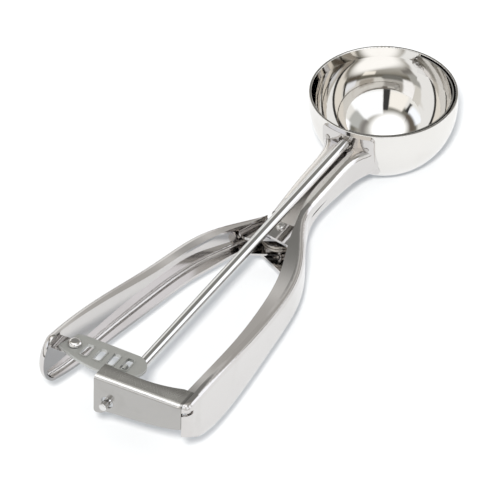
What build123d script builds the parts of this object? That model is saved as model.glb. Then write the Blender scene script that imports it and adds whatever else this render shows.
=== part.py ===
"""Lever ice cream scoop: squeeze handles, rack and pinion, sweeping scraper blade.

Millimetres. X runs from the end arm towards the bowl, Y towards the moving handle and Z up.
The origin is on the table, under the middle of the scoop's length.
"""
import os
from math import cos, degrees, pi, radians, sin

from build123d import *

# overall places, as distances behind the bowl's centre
pivot_distance = 78.0
arm_distance = 208.0
journal_overhang = 3.5
tail_distance = arm_distance + journal_overhang

# bowl
bowl_radius = 28.0
bowl_wall = 1.0
bowl_collar = 4.5
rim_round = 0.25
front_cap_rise = 0.8
bowl_center_x = (tail_distance - bowl_radius - front_cap_rise) / 2
axis_height = bowl_radius
sheet = 1.1

# shaft through the neck
rod_radius = 2.0
rod_nose_distance = bowl_radius - 2.6
shaft_clearance = 0.08
shaft_room_radius = 3.0
journal_radius = 1.5
journal_hole_radius = 2.5
journal_start_distance = arm_distance - journal_overhang

# handle pivot
pivot_x = bowl_center_x - pivot_distance
pin_radius = 1.4
pin_clearance = 0.06
pivot_head_radius = 1.9
pivot_head_rise = 1.2
ear_radius = 5.8
bottom_ear_radius = 8.0
ear_gap = 0.2
fixed_top_ear = -sheet - 6.6
moving_top_ear = fixed_top_ear - ear_gap - sheet
moving_bottom_ear = -16.3
fixed_bottom_ear = moving_bottom_ear - ear_gap - sheet

# handles
neck_half_width = 7.0
groove_half_width = 2.6
ear_edge = neck_half_width - 0.8
rear_half_width = 33.9
grip_radius = 2.8
corner_length = 10.0
fixed_end_distance = arm_distance - corner_length
moving_end_distance = arm_distance - 6.8
moving_corner_distance = moving_end_distance - 6.5
end_round = 4.0
moving_front_distance = pivot_distance - 3.5
neck_front_distance = bowl_radius - 4.0
shoulder_end_distance = pivot_distance - 5.5

# end arm and the corner of the fixed handle
arm_reach = 5.6
arm_top = 10.4
arm_edge_radius = 1.8
arm_corner_radius = 5.0
arm_depth_at_tip = 6.4
arm_depth_at_seam = 0.4
arm_tip_round = 1.2
arm_flange_corner_y = -(rear_half_width - 6.9)
grip_end_depth = 10.2
corner_depth_at_grip = 8.2
corner_depth_at_seam = 3.6
seam_y = -(rear_half_width - 2.8)
seam_gap = 0.12
relief_length = 4.6
relief_height = 1.6
relief_bottom = 5.6
bead_radius = 2.1
bead_inset = 1.5
bead_height = 8.2
bead_angle = 35.0

# rack and pinion
rack_pitch = 5.65
window_count = 4
pinion_teeth = 6
pitch_radius = pinion_teeth * rack_pitch / (2 * pi)
tooth_tip_radius = 6.4
tooth_root_radius = 3.8
tooth_half_base = 1.15
tooth_half_tip = 0.5
pinion_width = 2.6
pinion_distance = arm_distance - 15.1
first_window_y = 1.0
window_width = 3.0
window_length = 6.8
window_corner = 0.7
window_lip = 0.45
window_lip_rise = 0.3
window_distance = pinion_distance - 1.5
rack_bottom = 4.9
rack_thickness = 1.1
rack_half_width = 7.0
rack_edge_round = 0.3
rack_corner = 0.6
rack_rivet_distance = arm_distance - 17.5
rack_rivet_y = 23.7
rack_head_radius = 2.7
rack_head_rise = 1.5
rack_ear_half_width = 3.6
rack_ear_tip = 2.7

# scraper
scraper_gap = 0.35
scraper_thickness = 0.5
scraper_half_width = 4.2
scraper_end_half_width = 3.9
rod_eye_radius = 3.4
pin_eye_radius = 2.2
scraper_radius = bowl_radius - bowl_wall - scraper_gap
front_pin_radius = 0.9
front_pin_proud = 0.1

# bowl strap
strap_half_width = 10.9
strap_top = 3.4
strap_bottom = -16.0
strap_corner = 1.5
weld_side = 8.3
weld_height = -1.2
weld_radius = 0.9
weld_rise = 0.25

# spring
coil_radius = 6.4
wire_radius = 0.6
coil_pitch = 1.3
leg_angle = 58.5
coil_turns = 2 + 2 * leg_angle / 360
coil_start = -13.9
spring_leg = 14.5

os.makedirs("parts", exist_ok=True)


def plan_points(stations):
    """Plan curve points from (distance behind the bowl, half width) pairs."""
    return [(bowl_center_x - distance, half_width) for distance, half_width in stations]


def side_points(stations):
    """Side curve points from (distance behind the bowl, height above the shaft) pairs."""
    return [(bowl_center_x - distance, axis_height + rise) for distance, rise in stations]


def grip_plan(end_distance, shares):
    """Plan stations of a grip from its shares of the way back and of the way out.

    The way back runs from the pivot to the grip's end, the way out from the neck's side
    to the widest place at the rear.
    """
    length = end_distance - pivot_distance
    spread = rear_half_width - neck_half_width
    return [(pivot_distance + back * length, neck_half_width + out * spread) for back, out in shares]


def grip_side(end_distance, levels):
    """Side stations of a grip from (share of the way back from the pivot, height) pairs."""
    length = end_distance - pivot_distance
    return [(pivot_distance + back * length, level) for back, level in levels]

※

* YOUR TASK
Produce the lines from the top of the listing through the "journal_start_distance = arm_distance" line exactly as they appear, with no additional output.

* RESPONSE BELOW
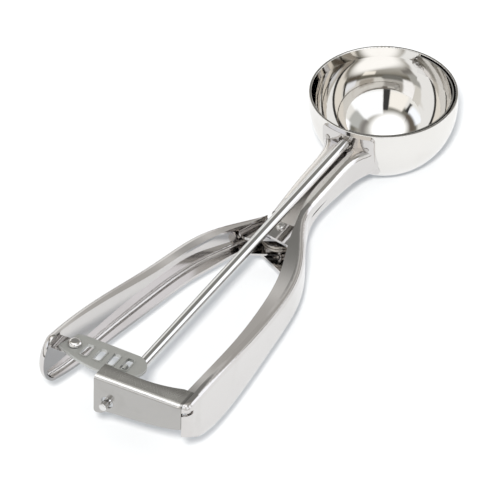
What build123d script builds the parts of this object? That model is saved as model.glb. Then write the Blender scene script that imports it and adds whatever else this render shows.
=== part.py ===
"""Lever ice cream scoop: squeeze handles, rack and pinion, sweeping scraper blade.

Millimetres. X runs from the end arm towards the bowl, Y towards the moving handle and Z up.
The origin is on the table, under the middle of the scoop's length.
"""
import os
from math import cos, degrees, pi, radians, sin

from build123d import *

# overall places, as distances behind the bowl's centre
pivot_distance = 78.0
arm_distance = 208.0
journal_overhang = 3.5
tail_distance = arm_distance + journal_overhang

# bowl
bowl_radius = 28.0
bowl_wall = 1.0
bowl_collar = 4.5
rim_round = 0.25
front_cap_rise = 0.8
bowl_center_x = (tail_distance - bowl_radius - front_cap_rise) / 2
axis_height = bowl_radius
sheet = 1.1

# shaft through the neck
rod_radius = 2.0
rod_nose_distance = bowl_radius - 2.6
shaft_clearance = 0.08
shaft_room_radius = 3.0
journal_radius = 1.5
journal_hole_radius = 2.5
journal_start_distance = arm_distance - journal_overhang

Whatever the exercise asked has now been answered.